It’s the most wonderful time of the year! Shopping for gifts, decorating the house, baking goodies, attending parties, visiting family…there are so many fun and exciting things to do! With all these wonderful events, who wouldn’t be happy all the time? Unfortunately, often the answer is children, and especially children with any type of sensory processing disorder. So it’s important that parents should stay on top of the parenting game instead of giving into a laxer parenting style during the season.
The holidays should be a time of joy but with all the colorful lights, sweet treats, delicious scents, entertaining sounds, and things to play with, sensory overload is in full effect.
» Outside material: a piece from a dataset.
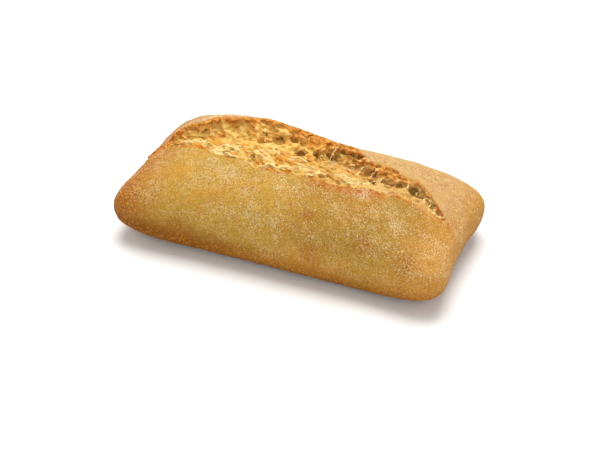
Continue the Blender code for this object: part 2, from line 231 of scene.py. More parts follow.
def inside_tear(mesh):
    """How far each point lies inside the tear: over 0 on the crumb, below 0 on the crust."""
    places = points_of(mesh)
    near, far = lips_at(places[:, 0])
    inside = np.minimum(places[:, 1] - near, far - places[:, 1])
    inside = np.minimum(inside, np.minimum(places[:, 0] - TEAR_START, TEAR_END - places[:, 0]))
    inside[places[:, 2] < LOWEST_CRUMB] = -0.01
    tree = tree_of(mesh)
    behind = (places[:, 1] > far - 0.0002) & (places[:, 1] < far + UNDER_RIM) & (places[:, 2] > LOWEST_CRUMB)
    up = Vector((0, 0, 1))
    for index in np.flatnonzero(behind & (np.abs(places[:, 0]) < TEAR_END)):
        if tree.ray_cast(Vector(places[index]) + up * 0.0003, up, 0.02)[0] is not None:
            inside[index] = 0.002
    return inside


# ---- Modelling tools


def to_scene(piece):
    bpy.context.scene.collection.objects.link(piece)


def deselect():
    bpy.ops.object.select_all(action="DESELECT")


def select_only(piece):
    deselect()
    piece.select_set(True)
    bpy.context.view_layer.objects.active = piece


def apply(piece, kind, **settings):
    """Adds a modifier with these settings and applies it."""
    select_only(piece)
    modifier = piece.modifiers.new(kind.lower(), kind)
    for name, value in settings.items():
        setattr(modifier, name, value)
    bpy.ops.object.modifier_apply(modifier=modifier.name)


def set_group(piece, name, weights):
    """Stores one weight for each point as a vertex group."""
    group = piece.vertex_groups.get(name) or piece.vertex_groups.new(name=name)
    steps = np.round(np.clip(weights, 0, 1) * GROUP_STEPS).astype(int)
    for step in np.unique(steps):
        group.add(np.flatnonzero(steps == step).tolist(), step / GROUP_STEPS, "REPLACE")


def set_attribute(piece, name, values):
    """Stores one number for each point, for the materials to read."""
    attribute = piece.data.attributes.new(name, "FLOAT", "POINT")
    attribute.data.foreach_set("value", np.asarray(values, np.float32))


def texture_of(name, kind, size, **settings):
    """A texture of this kind that turns over about once in size."""
    texture = bpy.data.textures.new(name, kind)
    texture.noise_scale = size
    for setting, value in settings.items():
        setattr(texture, setting, value)
    return texture


def scattered(template, name, frames):
    """One piece of many copies of the template, each with a centre and a 3 by 3 shape."""
    base = points_of(template.data)
    faces = np.array([tuple(face.vertices) for face in template.data.polygons])
    points = np.concatenate([base @ shape.T + centre for centre, shape in frames])
    faces = np.concatenate([faces + len(base) * i for i in range(len(frames))])
    mesh = bpy.data.meshes.new(name)
    mesh.from_pydata(points.tolist(), [], faces.tolist())
    piece = bpy.data.objects.new(name, mesh)
    to_scene(piece)
    return piece


# ---- The loaf


def loaf_from(node):
    """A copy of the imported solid, with its flat facets rounded into one even skin."""
    loaf = node.copy()
    loaf.data = node.data.copy()
    loaf.name = "loaf"
    to_scene(loaf)
    select_only(loaf)
    bpy.ops.object.mode_set(mode="EDIT")
    bpy.ops.mesh.select_all(action="SELECT")
    bpy.ops.mesh.remove_doubles(threshold=WELD)
    bpy.ops.object.mode_set(mode="OBJECT")
    apply(loaf, "REMESH", mode="VOXEL", voxel_size=CRUST_VOXEL)
    set_group(loaf, "crust part", smooth_step(-inside_tear(loaf.data), 0.0002, 0.007))
    apply(loaf, "SMOOTH", factor=0.5, iterations=30, vertex_group="crust part")
    return loaf


class Bed:
    """The loaf's surface, as it is met from above."""

    def __init__(self, loaf):
        self.tree = tree_of(loaf.data)

    def at(self, x, share):
        """The place and its outward normal at x, before centring, this share of the way across the tear."""
        x += CENTRED[0]
        near, far = lips_at(x)
        above = Vector((x, near + (far - near) * share, 0.2))
        place, normal, _, _ = self.tree.ray_cast(above, Vector((0, 0, -1)))
        return place, normal


def height_below_rim(bed, places):
    """How far below the far lip each place is, or a large number in the near half of the tear."""
    xs = np.linspace(TEAR_START + 0.004, TEAR_END - 0.004, 120)
    rims = [bed.at(x, 1.0 + 0.0008 / max(np.diff(lips_at(x + CENTRED[0])).item(), 0.001))[0].z for x in xs]
    near, far = lips_at(places[:, 0])
    below = np.interp(places[:, 0] - CENTRED[0], xs, rims) - places[:, 2]
    return np.where(places[:, 1] > 0.5 * (near + far), below, 0.05)


def cell_places(bed):
    """Where each named cell lies on the crumb, and the direction it faces."""
    places = []
    for x, share, height, *_ in CELLS:
        x = x * MM + CENTRED[0]
        near, far = lips_at(x)
        place, normal, _, _ = bed.tree.find_nearest(Vector((x, near + (far - near) * share, height * MM)))
        places.append((np.array(place), np.array(normal)))
    return places


def tilted(draw, most, second_axis):
    """A small turn about Z and a second axis, as a 3 by 3 array."""
    turn = Matrix.Rotation(draw.uniform(-most, most), 3, "Z")
    return np.array(turn @ Matrix.Rotation(draw.uniform(-most, most), 3, second_axis))


def stretched(draw, lengths, widths, heights):
    """A stretch along each axis, each drawn from its range, as a 3 by 3 array."""
    return np.diag([draw.uniform(*lengths), draw.uniform(*widths), draw.uniform(*heights)])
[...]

Routines are upended and are replaced by parties, errands, and late nights. The magical season becomes chaos and children are expected to be on their best behavior. Adults have a hard enough time maintaining their sanity in the midst of it all, so why should children be expected to?
The anticipation of time off from school, presents, cookies, and more gets children excited. They begin the holiday season with happiness and cheer, but they quickly become exhausted and cranky from the over-stimulation in the environment. Even the most laid-back children get overwhelmed. Handling all of this is even more difficult for younger children and ones that are already challenged by sensory stimuli on a regular basis. The extra stimuli can cause children to be more reactive in situations and behavior issues may result.
These behavior issues often arise due to unclear rules, unrealistic expectations, and schedule changes. Parents often assume that because the holiday season is “magical,” their children will automatically behave. Sadly, this is not the case. When children misbehave during the holidays, many parents resort to shouting, threatening to call Santa, or taking presents away. And yes, parents may win but everyone ends up feeling exhausted and terrible.
In order to set children up for success during the holiday season, it is wise to keep some routines in place such as snack times and bedtimes and try to schedule only one holiday event each day. It is also good to let children help with things, so they feel like they are a part of it all. It’s also essential that parents give their children attention in the midst of all the hustle and bustle. One of the best ways to make parenting during the holidays the most successful is by utilizing the eight Parenting SKILLZ that were developed by SKILLZ founder, Melody Johnson.
The holidays should be a joyful time of year and to keep things magical, it is vital to maintain some sort of schedule and recognize when children are being good when they are in the middle of all the disorder. Being patient and adaptable and being attuned to children’s needs are just a few of the things for parents to do. Creating meaningful connections and being consistent will help children feel more secure and happy throughout the holiday season.